[REQUEST] Reproduce, character for character, the entries from their opening line through the line with "KNOB_AXIS.z + reach".

─── DATA ENTRIES

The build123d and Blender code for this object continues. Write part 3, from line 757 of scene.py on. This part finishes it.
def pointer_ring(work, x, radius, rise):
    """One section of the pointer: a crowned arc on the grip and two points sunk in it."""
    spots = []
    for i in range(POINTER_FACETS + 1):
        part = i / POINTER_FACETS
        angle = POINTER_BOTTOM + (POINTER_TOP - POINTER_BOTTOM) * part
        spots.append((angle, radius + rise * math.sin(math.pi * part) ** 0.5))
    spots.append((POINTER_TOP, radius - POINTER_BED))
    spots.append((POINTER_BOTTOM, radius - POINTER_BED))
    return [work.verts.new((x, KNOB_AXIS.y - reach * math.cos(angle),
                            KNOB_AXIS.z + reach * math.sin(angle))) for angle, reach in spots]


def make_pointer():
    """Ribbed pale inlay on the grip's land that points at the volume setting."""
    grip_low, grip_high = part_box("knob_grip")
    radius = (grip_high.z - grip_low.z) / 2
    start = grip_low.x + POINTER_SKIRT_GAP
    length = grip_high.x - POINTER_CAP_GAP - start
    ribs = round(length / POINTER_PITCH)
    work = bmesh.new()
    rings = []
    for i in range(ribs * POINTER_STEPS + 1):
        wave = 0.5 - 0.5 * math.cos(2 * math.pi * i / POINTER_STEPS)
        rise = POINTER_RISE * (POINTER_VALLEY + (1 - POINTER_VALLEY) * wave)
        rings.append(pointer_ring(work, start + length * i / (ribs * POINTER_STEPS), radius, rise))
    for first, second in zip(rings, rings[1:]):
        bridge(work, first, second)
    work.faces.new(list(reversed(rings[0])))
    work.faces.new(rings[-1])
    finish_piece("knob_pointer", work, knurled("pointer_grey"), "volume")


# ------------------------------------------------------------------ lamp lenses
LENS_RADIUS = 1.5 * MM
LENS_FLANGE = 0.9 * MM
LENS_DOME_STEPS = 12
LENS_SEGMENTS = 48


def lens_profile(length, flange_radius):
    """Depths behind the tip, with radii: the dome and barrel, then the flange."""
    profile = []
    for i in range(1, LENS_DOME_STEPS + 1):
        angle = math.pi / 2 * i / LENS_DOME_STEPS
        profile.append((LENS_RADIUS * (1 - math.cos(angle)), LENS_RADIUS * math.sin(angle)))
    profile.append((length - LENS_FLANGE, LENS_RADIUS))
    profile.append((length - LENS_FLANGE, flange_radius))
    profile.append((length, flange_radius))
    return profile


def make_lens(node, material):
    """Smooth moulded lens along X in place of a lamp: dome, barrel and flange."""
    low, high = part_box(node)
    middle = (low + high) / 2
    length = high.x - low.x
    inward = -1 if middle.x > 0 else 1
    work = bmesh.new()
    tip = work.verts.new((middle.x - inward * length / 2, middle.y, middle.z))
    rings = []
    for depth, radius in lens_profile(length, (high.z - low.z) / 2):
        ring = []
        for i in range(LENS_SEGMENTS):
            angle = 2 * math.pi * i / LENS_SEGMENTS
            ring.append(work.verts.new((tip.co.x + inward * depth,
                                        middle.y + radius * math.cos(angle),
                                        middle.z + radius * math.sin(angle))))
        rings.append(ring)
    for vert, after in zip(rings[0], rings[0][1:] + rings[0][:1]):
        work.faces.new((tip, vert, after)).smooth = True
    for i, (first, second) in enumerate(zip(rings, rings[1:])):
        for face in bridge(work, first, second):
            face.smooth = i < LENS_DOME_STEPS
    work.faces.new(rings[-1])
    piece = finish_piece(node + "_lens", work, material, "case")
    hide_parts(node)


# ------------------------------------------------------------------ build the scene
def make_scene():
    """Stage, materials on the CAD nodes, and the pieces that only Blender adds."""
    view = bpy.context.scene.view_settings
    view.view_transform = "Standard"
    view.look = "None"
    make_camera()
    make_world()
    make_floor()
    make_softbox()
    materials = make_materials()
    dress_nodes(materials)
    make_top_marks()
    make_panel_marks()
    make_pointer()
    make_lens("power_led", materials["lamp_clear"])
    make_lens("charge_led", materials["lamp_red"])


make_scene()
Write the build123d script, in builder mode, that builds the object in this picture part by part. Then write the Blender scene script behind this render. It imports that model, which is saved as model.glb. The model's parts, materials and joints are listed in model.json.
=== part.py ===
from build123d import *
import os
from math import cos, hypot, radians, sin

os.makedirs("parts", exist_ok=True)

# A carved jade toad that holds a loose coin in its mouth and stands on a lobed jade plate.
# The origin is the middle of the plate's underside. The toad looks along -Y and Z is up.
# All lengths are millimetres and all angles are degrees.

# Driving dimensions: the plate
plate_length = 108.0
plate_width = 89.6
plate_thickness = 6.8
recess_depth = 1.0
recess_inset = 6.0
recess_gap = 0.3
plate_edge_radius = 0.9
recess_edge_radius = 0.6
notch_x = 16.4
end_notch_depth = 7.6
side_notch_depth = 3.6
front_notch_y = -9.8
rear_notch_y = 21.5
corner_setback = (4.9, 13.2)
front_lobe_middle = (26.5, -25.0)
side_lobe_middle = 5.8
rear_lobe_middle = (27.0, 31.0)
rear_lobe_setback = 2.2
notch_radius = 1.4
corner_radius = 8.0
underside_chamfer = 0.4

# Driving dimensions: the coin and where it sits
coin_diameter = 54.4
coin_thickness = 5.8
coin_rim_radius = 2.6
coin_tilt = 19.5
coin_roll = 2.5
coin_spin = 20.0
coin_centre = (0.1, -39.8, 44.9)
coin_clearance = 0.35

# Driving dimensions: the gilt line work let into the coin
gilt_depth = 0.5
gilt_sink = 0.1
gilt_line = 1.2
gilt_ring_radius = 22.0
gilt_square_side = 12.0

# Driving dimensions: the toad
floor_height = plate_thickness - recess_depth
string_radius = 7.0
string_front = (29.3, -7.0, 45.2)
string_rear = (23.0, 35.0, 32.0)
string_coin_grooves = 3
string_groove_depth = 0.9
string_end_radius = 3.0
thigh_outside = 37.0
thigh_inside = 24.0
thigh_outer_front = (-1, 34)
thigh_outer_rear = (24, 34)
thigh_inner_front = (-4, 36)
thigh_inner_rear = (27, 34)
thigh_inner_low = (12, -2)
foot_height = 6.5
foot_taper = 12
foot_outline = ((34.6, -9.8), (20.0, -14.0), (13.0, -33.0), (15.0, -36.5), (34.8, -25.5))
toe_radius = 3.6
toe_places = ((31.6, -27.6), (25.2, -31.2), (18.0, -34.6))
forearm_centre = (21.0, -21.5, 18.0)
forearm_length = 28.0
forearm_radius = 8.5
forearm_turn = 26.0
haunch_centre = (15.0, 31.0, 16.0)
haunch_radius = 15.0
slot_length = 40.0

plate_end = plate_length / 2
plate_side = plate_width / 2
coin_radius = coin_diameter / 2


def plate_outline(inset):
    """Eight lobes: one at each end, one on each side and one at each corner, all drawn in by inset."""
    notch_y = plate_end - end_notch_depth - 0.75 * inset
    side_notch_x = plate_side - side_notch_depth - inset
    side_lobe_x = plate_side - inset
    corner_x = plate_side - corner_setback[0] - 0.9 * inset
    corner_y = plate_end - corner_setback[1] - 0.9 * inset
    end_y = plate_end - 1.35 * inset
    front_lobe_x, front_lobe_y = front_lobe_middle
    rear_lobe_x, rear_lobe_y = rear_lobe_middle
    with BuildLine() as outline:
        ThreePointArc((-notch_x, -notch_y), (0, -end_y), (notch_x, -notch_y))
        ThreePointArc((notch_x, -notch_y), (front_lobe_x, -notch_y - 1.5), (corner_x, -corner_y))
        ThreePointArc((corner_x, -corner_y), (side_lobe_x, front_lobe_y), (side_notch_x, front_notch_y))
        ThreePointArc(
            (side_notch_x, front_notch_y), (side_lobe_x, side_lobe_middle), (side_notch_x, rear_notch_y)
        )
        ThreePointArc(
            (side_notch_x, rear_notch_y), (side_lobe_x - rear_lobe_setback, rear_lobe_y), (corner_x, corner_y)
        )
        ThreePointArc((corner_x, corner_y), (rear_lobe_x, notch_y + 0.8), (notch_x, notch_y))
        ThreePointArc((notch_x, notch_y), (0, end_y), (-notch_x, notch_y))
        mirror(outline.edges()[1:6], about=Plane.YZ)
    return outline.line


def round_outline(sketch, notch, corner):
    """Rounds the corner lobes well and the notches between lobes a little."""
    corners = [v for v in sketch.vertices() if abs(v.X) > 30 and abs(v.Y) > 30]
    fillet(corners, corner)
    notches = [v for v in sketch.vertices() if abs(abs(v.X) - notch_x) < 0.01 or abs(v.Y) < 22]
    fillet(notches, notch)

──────

[EXPECTED ANSWER]
The build123d and Blender code for this object continues. Write part 3, from line 757 of scene.py on. This part finishes it.
def pointer_ring(work, x, radius, rise):
    """One section of the pointer: a crowned arc on the grip and two points sunk in it."""
    spots = []
    for i in range(POINTER_FACETS + 1):
        part = i / POINTER_FACETS
        angle = POINTER_BOTTOM + (POINTER_TOP - POINTER_BOTTOM) * part
        spots.append((angle, radius + rise * math.sin(math.pi * part) ** 0.5))
    spots.append((POINTER_TOP, radius - POINTER_BED))
    spots.append((POINTER_BOTTOM, radius - POINTER_BED))
    return [work.verts.new((x, KNOB_AXIS.y - reach * math.cos(angle),
                            KNOB_AXIS.z + reach * math.sin(angle))) for angle, reach in spots]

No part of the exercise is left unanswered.